Bedroom culture represents the antithesis of the family-centered television viewing in a common room. Media usage has become increasingly privatized and children play an influential role in the construction of the new media home environment. Many children’s bedrooms are media-rich environments—a growing proportion of children have computers in bedroom with online access. Highly motivated to create a separate autonomous space where children can experiment and develop their personality, youngsters seek to evade parental control. The flourishing of bedroom culture encourages the privatization of media usage as young people attempt to forge a world that is distinct from that of their parents. Through pursuing the project of self-socialization, young people attempt to personalize their media to ensure that it directly relates to their interests. This project tends to be pursued in isolation from other family members.
The repositioning of childhood into the indoors has not led to the consolidation of intergenerational ties.
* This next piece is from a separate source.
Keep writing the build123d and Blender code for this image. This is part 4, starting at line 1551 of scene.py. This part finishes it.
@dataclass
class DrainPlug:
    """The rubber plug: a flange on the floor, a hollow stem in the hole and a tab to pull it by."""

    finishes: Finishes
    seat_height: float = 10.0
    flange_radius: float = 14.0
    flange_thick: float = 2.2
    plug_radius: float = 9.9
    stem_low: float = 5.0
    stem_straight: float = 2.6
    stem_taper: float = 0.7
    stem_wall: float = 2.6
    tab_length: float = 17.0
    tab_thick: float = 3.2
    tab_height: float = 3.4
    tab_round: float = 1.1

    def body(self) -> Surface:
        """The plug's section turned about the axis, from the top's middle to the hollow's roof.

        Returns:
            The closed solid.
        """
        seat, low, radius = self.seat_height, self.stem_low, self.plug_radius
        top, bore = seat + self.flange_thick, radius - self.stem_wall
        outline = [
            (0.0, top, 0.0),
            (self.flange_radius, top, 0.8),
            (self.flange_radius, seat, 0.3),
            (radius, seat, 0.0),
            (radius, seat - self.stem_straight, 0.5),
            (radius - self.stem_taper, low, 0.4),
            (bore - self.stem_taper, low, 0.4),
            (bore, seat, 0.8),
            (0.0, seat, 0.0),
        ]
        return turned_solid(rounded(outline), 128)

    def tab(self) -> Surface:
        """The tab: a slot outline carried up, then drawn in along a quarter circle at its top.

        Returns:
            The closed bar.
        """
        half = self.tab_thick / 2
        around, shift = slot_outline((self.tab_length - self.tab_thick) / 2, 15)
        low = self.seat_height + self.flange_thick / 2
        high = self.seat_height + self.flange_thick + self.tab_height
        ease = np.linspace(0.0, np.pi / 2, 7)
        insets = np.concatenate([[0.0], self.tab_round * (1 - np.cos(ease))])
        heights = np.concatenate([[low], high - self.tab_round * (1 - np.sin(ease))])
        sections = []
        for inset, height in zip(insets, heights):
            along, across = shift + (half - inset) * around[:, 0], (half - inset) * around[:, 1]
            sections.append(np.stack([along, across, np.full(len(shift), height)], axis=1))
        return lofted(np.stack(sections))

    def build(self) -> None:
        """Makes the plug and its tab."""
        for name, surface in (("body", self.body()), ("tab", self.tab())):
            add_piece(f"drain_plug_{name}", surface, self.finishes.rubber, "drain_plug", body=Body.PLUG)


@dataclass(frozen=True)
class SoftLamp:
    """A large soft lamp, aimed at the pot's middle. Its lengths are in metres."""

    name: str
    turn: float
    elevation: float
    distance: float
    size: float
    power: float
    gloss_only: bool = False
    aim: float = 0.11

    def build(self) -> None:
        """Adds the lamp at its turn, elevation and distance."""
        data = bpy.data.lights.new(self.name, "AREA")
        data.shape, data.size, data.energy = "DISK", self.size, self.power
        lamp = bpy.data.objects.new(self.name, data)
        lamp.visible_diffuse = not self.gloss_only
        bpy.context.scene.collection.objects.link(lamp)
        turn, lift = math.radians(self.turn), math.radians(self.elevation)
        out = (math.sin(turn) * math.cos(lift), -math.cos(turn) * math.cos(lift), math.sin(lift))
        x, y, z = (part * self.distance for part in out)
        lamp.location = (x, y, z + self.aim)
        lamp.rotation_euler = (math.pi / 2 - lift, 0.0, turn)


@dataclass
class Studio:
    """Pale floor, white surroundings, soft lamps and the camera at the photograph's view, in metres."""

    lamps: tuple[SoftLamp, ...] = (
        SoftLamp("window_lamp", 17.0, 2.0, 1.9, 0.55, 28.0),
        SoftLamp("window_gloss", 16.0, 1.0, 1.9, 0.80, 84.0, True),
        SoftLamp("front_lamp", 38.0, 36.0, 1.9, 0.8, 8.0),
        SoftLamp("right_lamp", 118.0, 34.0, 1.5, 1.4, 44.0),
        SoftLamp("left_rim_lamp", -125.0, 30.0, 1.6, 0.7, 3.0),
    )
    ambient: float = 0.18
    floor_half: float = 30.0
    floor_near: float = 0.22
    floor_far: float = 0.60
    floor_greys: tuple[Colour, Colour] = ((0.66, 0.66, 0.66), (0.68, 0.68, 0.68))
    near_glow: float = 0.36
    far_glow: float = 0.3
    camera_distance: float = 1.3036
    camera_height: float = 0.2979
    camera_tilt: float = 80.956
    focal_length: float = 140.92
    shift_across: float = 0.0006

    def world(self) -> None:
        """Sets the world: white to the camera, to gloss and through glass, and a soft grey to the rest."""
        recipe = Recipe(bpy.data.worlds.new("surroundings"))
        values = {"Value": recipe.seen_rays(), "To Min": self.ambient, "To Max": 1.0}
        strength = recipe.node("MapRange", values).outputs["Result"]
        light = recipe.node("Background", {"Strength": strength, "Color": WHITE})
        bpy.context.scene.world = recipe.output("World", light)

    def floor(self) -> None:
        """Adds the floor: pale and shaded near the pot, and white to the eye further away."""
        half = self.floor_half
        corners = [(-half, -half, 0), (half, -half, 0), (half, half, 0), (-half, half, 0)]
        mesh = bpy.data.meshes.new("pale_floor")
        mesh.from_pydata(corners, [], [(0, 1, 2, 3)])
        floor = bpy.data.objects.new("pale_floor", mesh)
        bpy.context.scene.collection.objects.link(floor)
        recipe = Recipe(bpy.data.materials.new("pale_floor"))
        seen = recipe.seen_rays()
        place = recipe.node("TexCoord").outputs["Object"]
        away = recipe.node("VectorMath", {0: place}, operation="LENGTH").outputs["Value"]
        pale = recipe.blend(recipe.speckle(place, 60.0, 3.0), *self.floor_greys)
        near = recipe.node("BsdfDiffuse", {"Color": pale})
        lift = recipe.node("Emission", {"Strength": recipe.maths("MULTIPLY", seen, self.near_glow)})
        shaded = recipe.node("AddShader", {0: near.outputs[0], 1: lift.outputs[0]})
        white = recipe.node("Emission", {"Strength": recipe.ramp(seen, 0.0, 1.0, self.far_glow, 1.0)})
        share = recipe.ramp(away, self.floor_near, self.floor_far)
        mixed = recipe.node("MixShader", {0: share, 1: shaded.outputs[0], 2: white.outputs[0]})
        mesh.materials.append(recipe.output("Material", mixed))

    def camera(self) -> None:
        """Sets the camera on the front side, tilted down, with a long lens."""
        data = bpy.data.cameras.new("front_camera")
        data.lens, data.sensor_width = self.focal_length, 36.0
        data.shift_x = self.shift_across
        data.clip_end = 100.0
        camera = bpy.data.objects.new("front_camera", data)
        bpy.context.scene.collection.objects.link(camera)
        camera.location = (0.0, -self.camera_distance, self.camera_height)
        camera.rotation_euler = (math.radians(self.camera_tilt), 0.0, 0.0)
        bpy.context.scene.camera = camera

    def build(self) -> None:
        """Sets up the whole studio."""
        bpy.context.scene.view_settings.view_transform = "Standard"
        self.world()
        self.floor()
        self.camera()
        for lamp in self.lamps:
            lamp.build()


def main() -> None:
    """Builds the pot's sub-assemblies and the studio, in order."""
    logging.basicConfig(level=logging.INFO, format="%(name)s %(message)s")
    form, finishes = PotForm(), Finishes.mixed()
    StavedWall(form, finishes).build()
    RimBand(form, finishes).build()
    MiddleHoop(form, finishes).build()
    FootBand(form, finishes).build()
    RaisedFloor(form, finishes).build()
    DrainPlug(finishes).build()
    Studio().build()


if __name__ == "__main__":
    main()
On the contrary, the rise of bedroom culture reflects the trend towards the privatization and individualization of family life. Children regard the new media as vehicles for setting themselves off from their elders and for attempting to forge links with their peers. They also seek to protect their interaction space from the monitoring of adults. From this perspective, media technology is not something to be shared but is something to be customized, personalized and consumed privately out of the sight of adults.
Through the Internet the segmentation of social experience is refracted and given greater momentum through its powerful technological dynamic. This amplification and intensification of social trends constitutes the immediate impact of the Internet on the everyday culture. If the experience of printing serves as a precedent, it is likely that digital technology will not simply intensify prevailing cultural trends but also provide resources for reinterpreting its meaning.